Overall, governors' races have not developed as well as Republicans had hoped earlier in the year, when they were predicting that a majority of all states -- and a vast majority of all citizens -- would have Republican governors. In California, the comeback of Gov. Pete Wilson (R) against State Treasurer Kathleen Brown (D) looks solid enough to last through Election Day. But state Sen. George E. Pataki (R) is now the underdog against Cuomo in New York, and the Republicans' best bet for a big-state takeover may be in Pennsylvania, where Rep. Thomas J. Ridge (R) is perhaps a step ahead of Lt. Gov. Mark S. Singel (D).
The Pennsylvania and New York gubernatorial races are two of many contests at all levels that may be decisively influenced by third-party candidates. Some experts say the total votes for Libertarian, Right-to-Life and other independent candidates will be high enough to confirm that the anti-party fever that fed Ross Perot's effort in 1992 has grown even stronger. Independent gubernatorial candidates in Maine and perhaps Connecticut are serious possibilities for election.
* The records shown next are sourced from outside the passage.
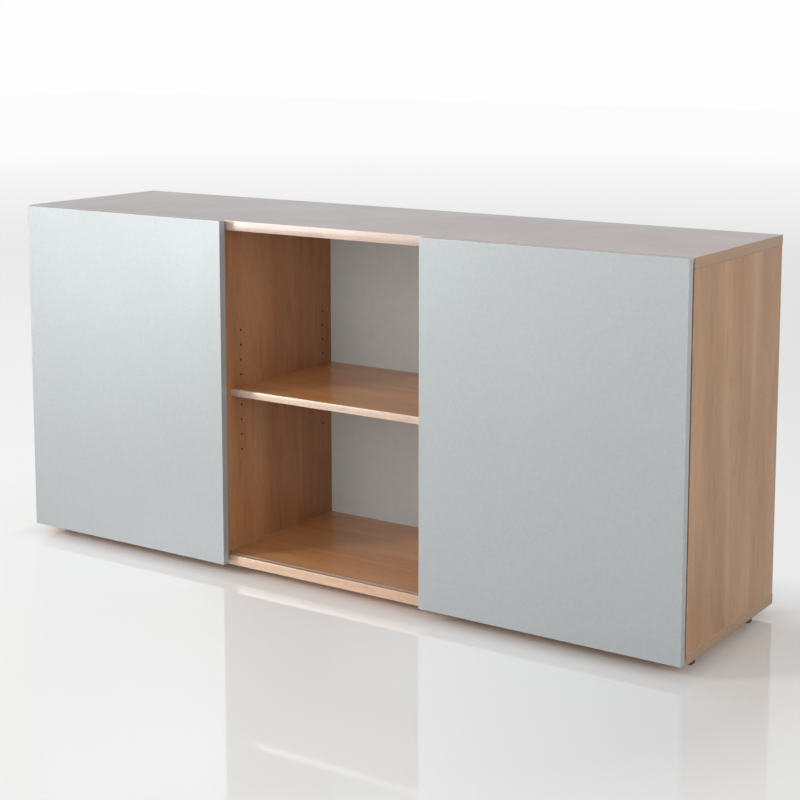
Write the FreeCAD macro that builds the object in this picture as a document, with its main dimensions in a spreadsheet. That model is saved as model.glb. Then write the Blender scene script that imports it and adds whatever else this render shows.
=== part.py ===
import FreeCAD, Part
import os
import re
import Sketcher

# Office credenza: three bays between two dividers, two flat sliding doors that hang in one
# plane in front of the carcass, and an open middle bay with a shelf.
# Frame: origin on the floor, midway along the width and the depth. X is the width, +Y the back, +Z up.

doc = FreeCAD.newDocument("credenza")

# ---------------------------------------------------------------- driving dimensions (mm)
sizes = {
    # carcass
    "carcass_width": 1600.0,
    "carcass_depth": 400.0,
    "carcass_height": 727.0,
    "top_thick": 21.0,
    "bottom_thick": 21.0,
    "side_thick": 19.0,
    "side_inset": 0.6,
    "divider_thick": 19.0,
    "back_thick": 16.0,
    "opening_width": 510.0,
    "divider_setback": 16.0,
    "band_thick": 2.0,
    "band_round": 1.6,
    # shelves, and the rows of holes that they hang in
    "shelf_thick": 16.0,
    "shelf_setback": 14.0,
    "shelf_play": 0.3,
    "shelf_level": 360.5,
    "hole_pitch": 32.0,
    "hole_reach": 130.0,
    "hole_radius": 2.5,
    "hole_depth": 11.0,
    "hole_inset": 48.0,
    "rear_hole_inset": 30.0,
    "pin_in_upright": 9.0,
    "pin_in_shelf": 13.0,
    # doors
    "door_overhang": 4.5,
    "door_thick": 16.0,
    "door_gap": 8.0,
    "door_lift": 5.0,
    "door_band": 1.0,
    "door_round": 0.8,
    "left_door_open": 15.0,
    "right_door_open": 0.0,
    # tracks let into the bottom and the top board
    "track_inset": 11.0,
    "track_channel": 5.0,
    "track_wall": 1.0,
    "track_depth": 8.0,
    "track_floor": 1.5,
    "track_lip": 1.0,
    "track_lip_thick": 1.0,
    "track_end_gap": 0.2,
    # running gear
    "roller_radius": 14.0,
    "roller_width": 4.0,
    "roller_lift": 0.2,
    "hub_radius": 6.0,
    "web_recess": 1.0,
    "roller_tyre": 3.0,
    "axle_radius": 2.5,
    "axle_play": 0.05,
    "axle_head": 0.6,
    "axle_head_radius": 3.6,
    "bracket_thick": 1.5,
    "bend_radius": 1.0,
    "cheek_gap": 0.5,
    "cheek_clear": 2.0,
    "ear_width": 26.0,
    "arm_clear": 1.3,
    "bracket_width": 50.0,
    "plate_height": 42.0,
    "gear_inset": 60.0,
    "guide_width": 36.0,
    "guide_clear": 6.0,
    "guide_plate": 44.0,
    "guide_pin_radius": 2.1,
    "guide_pin_shank": 1.6,
    "guide_pin_head": 4.0,
    "guide_pin_head_thick": 1.8,
    "guide_pin_reach": 5.0,
    "stop_gap": 0.3,
    "stop_height": 8.0,
    # feet
    "foot_height": 20.0,
    "foot_radius": 19.0,
    "foot_rim": 8.0,
    "foot_neck": 9.0,
    "foot_seat_gap": 0.3,
    "foot_end_inset": 34.0,
    "foot_edge_inset": 69.0,
    "stem_radius": 5.0,
    "stem_play": 0.05,
    "stem_length": 14.0,
    "bore_depth": 16.0,
}

sheet = doc.addObject("Spreadsheet::Sheet", "Sizes")
for row, (alias, value) in enumerate(sizes.items(), start=1):
    sheet.set("A%d" % row, alias)
    sheet.set("B%d" % row, str(value))
    sheet.setAlias("B%d" % row, alias)
doc.recompute()

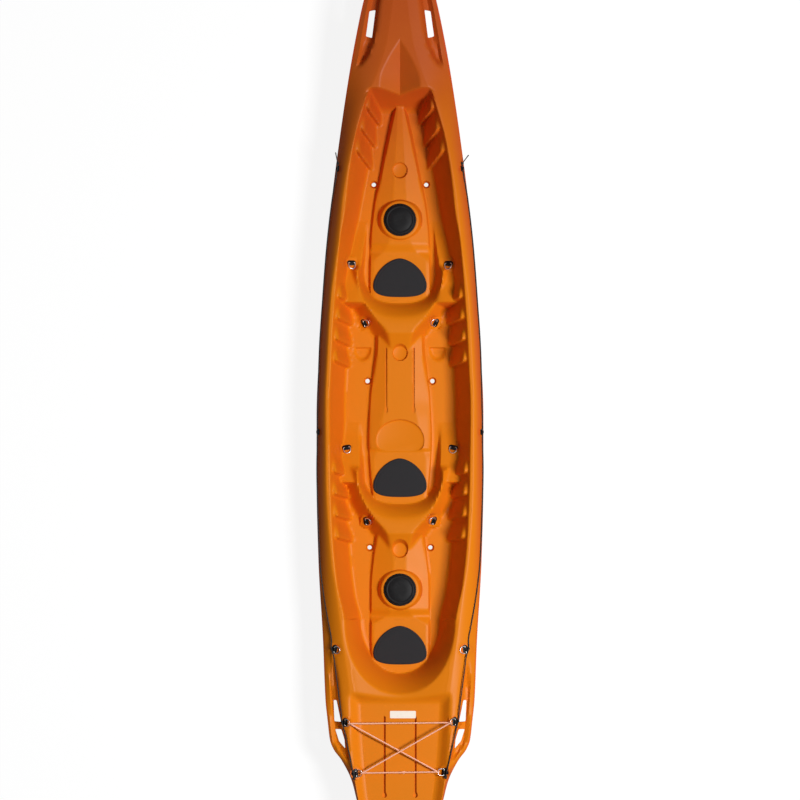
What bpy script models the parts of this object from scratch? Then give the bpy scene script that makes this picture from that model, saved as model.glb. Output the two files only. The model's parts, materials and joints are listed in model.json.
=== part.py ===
# Three-seat sit-on-top kayak, in metres. +Y is the bow, +X is starboard, +Z is up.
# The origin lies under the middle of the hull, on the ground that the keel rests on.
import math

import bmesh
import bpy
import numpy as np
from mathutils import Matrix, Vector

for old in list(bpy.data.objects):
    bpy.data.objects.remove(old, do_unlink=True)

GAP = 0.0003

# Hull lines: (distance forward of the middle, value), from stern to bow
TIP = 2.25
EDGE_BREADTH = [
    (-2.25, 0.0), (-2.235, 0.06), (-2.18, 0.112), (-2.05, 0.165), (-1.887, 0.208), (-1.796, 0.232),
    (-1.70, 0.280), (-1.65, 0.317), (-1.605, 0.335), (-1.509, 0.347), (-1.413, 0.357), (-1.126, 0.369),
    (-0.742, 0.391), (-0.35, 0.400), (-0.05, 0.400), (0.216, 0.390), (0.599, 0.366), (0.982, 0.327),
    (1.269, 0.290), (1.557, 0.247), (1.748, 0.213), (1.94, 0.172), (2.10, 0.122), (2.20, 0.075),
    (2.24, 0.035), (2.25, 0.0)]
CREST_BREADTH = [
    (-2.25, 0.0), (-2.18, 0.08), (-2.05, 0.145), (-1.887, 0.192), (-1.70, 0.215), (-1.605, 0.223),
    (-1.413, 0.236), (-1.126, 0.274), (-0.886, 0.306), (-0.742, 0.328), (-0.35, 0.352), (0.024, 0.354),
    (0.216, 0.346), (0.503, 0.330), (0.790, 0.292), (0.982, 0.273), (1.221, 0.232), (1.413, 0.184),
    (1.557, 0.120), (1.748, 0.060), (2.25, 0.0)]
CREST_HEIGHT = [
    (-2.25, 0.300), (-1.9, 0.292), (-1.4, 0.283), (-0.9, 0.278), (0.0, 0.282), (0.9, 0.296),
    (1.4, 0.316), (1.75, 0.336), (2.25, 0.345)]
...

As for the Senate, the consensus is that Republicans, who now have 44 seats, will almost certainly take over from Democrats in Arizona, Maine, Ohio and the Tennessee vacancy once held by Gore. They have good to excellent prospects as well in Michigan, Oklahoma, Virginia, Pennsylvania, California and against Sasser in the second Tennessee race.
The best chance for Democrats to win a Republican-held seat is the open seat in Minnesota, with lesser possibilities in Delaware, Vermont and Washington. If the Republican tide is very strong, Democrats could also be in trouble in New Jersey and New Mexico.
In the House races, multiple-seat gains are possible for the Republicans in Arizona, California, Florida, Georgia, Illinois, Indiana, Michigan, New Jersey, Ohio, Oklahoma, Oregon, Tennessee, Texas and Washington.